====== Material shown
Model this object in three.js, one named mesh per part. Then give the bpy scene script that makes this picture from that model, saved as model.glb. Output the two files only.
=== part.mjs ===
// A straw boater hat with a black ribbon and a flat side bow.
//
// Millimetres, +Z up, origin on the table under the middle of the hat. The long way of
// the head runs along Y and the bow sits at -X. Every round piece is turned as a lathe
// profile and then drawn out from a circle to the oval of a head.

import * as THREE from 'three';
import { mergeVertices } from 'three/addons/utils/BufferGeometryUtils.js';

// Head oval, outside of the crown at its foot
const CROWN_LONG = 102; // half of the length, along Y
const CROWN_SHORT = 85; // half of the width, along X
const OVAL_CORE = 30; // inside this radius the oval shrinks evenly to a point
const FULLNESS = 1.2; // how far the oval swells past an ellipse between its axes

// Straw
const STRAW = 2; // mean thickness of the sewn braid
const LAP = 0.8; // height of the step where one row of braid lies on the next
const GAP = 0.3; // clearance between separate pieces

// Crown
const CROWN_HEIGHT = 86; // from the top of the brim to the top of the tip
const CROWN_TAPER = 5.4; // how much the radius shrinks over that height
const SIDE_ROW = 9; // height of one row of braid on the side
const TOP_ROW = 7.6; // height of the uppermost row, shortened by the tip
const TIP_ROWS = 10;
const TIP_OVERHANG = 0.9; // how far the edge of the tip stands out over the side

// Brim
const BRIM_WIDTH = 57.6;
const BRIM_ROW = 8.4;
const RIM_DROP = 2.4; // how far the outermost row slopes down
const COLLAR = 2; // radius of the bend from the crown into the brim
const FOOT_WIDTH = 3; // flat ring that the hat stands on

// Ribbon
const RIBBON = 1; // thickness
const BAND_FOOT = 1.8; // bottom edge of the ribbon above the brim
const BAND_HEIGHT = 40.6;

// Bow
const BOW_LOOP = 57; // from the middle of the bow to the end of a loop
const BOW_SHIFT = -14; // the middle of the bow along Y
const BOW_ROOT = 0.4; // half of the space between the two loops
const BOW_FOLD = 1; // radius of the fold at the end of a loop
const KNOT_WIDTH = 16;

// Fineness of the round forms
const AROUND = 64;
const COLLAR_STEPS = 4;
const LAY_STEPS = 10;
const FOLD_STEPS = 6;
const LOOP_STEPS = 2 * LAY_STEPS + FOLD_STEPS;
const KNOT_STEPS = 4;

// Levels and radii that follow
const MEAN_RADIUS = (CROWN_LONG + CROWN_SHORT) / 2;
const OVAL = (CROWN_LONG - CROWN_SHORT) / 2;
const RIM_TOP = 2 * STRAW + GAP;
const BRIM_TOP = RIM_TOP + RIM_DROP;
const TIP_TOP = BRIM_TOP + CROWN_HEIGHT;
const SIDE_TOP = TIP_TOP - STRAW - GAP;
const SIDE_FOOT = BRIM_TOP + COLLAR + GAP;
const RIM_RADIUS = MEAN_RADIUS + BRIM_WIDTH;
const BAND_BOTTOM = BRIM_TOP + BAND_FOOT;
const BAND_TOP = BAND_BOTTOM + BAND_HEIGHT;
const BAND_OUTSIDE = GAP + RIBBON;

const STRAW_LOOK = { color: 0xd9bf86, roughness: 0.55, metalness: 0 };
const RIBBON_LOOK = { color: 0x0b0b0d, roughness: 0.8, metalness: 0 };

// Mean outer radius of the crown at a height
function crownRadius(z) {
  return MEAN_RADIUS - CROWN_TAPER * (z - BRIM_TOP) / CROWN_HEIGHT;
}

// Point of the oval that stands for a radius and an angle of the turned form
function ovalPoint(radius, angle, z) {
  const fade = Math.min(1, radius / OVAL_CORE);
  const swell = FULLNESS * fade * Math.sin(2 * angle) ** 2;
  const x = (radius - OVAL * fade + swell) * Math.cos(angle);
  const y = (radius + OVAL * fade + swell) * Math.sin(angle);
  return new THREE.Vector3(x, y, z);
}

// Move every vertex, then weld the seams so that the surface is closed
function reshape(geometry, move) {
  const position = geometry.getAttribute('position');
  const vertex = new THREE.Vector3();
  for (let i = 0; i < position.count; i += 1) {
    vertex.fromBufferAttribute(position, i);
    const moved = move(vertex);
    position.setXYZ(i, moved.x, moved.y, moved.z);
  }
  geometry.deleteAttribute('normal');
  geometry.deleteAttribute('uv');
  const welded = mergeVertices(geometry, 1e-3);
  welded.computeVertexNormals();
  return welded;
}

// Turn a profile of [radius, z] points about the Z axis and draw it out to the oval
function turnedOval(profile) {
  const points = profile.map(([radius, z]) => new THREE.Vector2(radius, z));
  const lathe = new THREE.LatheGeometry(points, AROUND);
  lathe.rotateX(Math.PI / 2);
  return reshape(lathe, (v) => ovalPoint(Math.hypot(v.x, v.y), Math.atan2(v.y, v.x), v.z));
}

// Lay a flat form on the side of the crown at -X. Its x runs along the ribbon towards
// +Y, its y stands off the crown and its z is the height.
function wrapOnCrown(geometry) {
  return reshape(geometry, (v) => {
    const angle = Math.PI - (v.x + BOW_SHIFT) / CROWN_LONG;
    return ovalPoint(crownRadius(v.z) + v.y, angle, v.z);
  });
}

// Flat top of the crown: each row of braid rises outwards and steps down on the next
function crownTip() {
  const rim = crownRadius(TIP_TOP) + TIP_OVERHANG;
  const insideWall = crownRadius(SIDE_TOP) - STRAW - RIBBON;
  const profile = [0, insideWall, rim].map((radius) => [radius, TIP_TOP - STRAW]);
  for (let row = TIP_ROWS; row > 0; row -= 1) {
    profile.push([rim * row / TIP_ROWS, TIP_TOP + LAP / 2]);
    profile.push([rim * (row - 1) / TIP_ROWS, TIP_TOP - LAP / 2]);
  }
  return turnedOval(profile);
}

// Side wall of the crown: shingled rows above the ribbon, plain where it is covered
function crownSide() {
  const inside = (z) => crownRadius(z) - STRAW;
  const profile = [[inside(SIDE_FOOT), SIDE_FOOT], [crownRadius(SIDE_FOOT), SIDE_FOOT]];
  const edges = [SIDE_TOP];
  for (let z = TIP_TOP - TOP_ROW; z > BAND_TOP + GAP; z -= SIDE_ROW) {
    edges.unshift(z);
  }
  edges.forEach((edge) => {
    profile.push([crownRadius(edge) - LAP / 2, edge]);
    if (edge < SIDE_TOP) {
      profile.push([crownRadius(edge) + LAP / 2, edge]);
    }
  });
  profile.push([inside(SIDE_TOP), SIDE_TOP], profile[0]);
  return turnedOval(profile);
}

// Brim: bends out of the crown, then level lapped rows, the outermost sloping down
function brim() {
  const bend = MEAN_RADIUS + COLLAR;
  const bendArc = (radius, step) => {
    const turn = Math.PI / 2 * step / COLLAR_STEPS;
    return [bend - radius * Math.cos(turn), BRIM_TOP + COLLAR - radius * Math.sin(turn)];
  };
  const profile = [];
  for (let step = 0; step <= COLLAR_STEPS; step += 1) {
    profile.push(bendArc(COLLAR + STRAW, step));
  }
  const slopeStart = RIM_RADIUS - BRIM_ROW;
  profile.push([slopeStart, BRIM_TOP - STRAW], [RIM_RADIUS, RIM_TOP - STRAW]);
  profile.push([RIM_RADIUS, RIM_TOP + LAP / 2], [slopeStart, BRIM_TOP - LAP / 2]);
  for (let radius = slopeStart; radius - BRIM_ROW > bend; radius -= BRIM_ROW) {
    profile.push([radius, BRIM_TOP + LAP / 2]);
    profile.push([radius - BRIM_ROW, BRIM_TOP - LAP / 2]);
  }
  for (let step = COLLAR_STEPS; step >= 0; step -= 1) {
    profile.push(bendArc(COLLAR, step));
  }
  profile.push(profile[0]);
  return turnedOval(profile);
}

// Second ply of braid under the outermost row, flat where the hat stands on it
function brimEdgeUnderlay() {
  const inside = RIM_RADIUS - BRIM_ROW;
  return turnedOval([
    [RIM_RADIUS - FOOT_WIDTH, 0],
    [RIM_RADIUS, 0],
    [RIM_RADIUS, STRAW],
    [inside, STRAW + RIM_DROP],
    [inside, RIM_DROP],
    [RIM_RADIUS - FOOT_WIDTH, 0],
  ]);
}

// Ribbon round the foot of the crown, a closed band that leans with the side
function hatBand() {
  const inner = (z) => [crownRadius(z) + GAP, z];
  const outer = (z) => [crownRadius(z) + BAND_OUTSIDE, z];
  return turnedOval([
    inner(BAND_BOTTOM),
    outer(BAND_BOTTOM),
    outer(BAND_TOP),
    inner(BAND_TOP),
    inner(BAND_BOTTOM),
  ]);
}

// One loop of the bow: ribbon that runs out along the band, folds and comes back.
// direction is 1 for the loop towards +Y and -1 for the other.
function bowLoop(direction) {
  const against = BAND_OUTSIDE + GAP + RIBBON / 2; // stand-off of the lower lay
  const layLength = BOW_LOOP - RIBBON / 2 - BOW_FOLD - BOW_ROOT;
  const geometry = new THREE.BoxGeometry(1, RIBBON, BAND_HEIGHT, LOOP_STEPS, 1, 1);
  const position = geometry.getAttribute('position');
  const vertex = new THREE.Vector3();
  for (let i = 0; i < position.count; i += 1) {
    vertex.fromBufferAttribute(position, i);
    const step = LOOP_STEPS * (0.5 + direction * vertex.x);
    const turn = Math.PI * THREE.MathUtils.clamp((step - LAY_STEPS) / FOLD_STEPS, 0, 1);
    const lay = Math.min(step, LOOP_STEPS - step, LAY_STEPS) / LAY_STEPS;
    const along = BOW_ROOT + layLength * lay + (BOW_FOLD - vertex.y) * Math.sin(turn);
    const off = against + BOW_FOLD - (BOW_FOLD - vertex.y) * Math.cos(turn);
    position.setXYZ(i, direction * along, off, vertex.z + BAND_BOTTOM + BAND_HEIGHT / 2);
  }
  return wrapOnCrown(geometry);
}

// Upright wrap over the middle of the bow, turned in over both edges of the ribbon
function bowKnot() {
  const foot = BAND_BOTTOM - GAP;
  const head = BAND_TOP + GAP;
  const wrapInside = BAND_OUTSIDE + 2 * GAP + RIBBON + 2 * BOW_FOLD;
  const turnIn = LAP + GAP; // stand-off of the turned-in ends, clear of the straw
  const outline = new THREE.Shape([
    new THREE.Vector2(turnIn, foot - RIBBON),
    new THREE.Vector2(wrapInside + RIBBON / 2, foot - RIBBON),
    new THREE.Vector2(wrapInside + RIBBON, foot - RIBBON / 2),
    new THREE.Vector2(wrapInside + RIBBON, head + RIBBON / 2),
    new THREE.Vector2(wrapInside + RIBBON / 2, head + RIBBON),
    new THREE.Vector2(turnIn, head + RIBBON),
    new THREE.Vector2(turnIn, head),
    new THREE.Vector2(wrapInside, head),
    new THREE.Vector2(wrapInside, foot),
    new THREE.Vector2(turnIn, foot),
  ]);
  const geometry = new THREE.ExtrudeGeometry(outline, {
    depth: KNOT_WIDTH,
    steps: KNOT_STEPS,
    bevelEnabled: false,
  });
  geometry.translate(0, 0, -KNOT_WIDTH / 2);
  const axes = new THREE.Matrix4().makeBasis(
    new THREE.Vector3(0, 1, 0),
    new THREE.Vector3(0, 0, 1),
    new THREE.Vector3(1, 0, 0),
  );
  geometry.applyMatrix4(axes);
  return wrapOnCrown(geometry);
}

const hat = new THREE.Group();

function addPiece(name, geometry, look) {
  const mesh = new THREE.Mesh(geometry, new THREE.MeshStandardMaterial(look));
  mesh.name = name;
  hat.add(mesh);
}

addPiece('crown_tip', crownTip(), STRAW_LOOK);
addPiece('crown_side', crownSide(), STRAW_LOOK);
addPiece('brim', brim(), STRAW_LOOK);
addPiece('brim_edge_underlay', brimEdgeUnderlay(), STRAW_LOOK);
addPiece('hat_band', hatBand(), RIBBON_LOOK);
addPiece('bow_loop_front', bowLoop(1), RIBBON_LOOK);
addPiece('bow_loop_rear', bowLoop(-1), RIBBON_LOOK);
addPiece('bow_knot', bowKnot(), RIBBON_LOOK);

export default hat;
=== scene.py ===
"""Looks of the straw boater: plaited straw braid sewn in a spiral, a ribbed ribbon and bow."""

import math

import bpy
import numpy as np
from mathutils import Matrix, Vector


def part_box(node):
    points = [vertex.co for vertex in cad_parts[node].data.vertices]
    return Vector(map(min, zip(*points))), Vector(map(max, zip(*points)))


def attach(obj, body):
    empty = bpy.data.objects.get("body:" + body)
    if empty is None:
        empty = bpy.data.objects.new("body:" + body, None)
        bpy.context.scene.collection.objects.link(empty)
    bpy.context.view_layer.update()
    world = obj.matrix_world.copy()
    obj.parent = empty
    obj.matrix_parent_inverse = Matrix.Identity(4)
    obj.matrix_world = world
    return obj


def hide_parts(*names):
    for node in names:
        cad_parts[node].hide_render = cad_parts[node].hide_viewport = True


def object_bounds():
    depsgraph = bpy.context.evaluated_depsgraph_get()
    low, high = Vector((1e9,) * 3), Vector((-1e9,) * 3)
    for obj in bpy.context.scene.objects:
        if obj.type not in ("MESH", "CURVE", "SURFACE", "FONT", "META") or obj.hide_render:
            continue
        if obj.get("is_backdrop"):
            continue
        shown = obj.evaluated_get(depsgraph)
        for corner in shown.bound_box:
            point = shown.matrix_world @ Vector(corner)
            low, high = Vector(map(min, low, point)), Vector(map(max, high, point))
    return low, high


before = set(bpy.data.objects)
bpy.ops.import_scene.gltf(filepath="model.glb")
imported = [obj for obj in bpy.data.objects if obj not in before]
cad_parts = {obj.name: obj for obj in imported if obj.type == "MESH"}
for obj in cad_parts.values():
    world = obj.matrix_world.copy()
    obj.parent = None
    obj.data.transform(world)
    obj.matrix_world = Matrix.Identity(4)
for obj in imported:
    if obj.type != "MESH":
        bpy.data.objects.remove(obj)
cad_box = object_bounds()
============
====== Material shown
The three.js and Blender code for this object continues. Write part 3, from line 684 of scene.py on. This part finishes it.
============
(What you should do) Exactly as written, return the lines from the line containing "const hat = new THREE.Group();" through the line containing "cad_parts[node].hide_render = cad_parts[node].hide_viewport", both included.

(Problem solution)
const hat = new THREE.Group();

function addPiece(name, geometry, look) {
  const mesh = new THREE.Mesh(geometry, new THREE.MeshStandardMaterial(look));
  mesh.name = name;
  hat.add(mesh);
}

addPiece('crown_tip', crownTip(), STRAW_LOOK);
addPiece('crown_side', crownSide(), STRAW_LOOK);
addPiece('brim', brim(), STRAW_LOOK);
addPiece('brim_edge_underlay', brimEdgeUnderlay(), STRAW_LOOK);
addPiece('hat_band', hatBand(), RIBBON_LOOK);
addPiece('bow_loop_front', bowLoop(1), RIBBON_LOOK);
addPiece('bow_loop_rear', bowLoop(-1), RIBBON_LOOK);
addPiece('bow_knot', bowKnot(), RIBBON_LOOK);

export default hat;
=== scene.py ===
"""Looks of the straw boater: plaited straw braid sewn in a spiral, a ribbed ribbon and bow."""

import math

import bpy
import numpy as np
from mathutils import Matrix, Vector


def part_box(node):
    points = [vertex.co for vertex in cad_parts[node].data.vertices]
    return Vector(map(min, zip(*points))), Vector(map(max, zip(*points)))


def attach(obj, body):
    empty = bpy.data.objects.get("body:" + body)
    if empty is None:
        empty = bpy.data.objects.new("body:" + body, None)
        bpy.context.scene.collection.objects.link(empty)
    bpy.context.view_layer.update()
    world = obj.matrix_world.copy()
    obj.parent = empty
    obj.matrix_parent_inverse = Matrix.Identity(4)
    obj.matrix_world = world
    return obj


def hide_parts(*names):
    for node in names:
        cad_parts[node].hide_render = cad_parts[node].hide_viewport = True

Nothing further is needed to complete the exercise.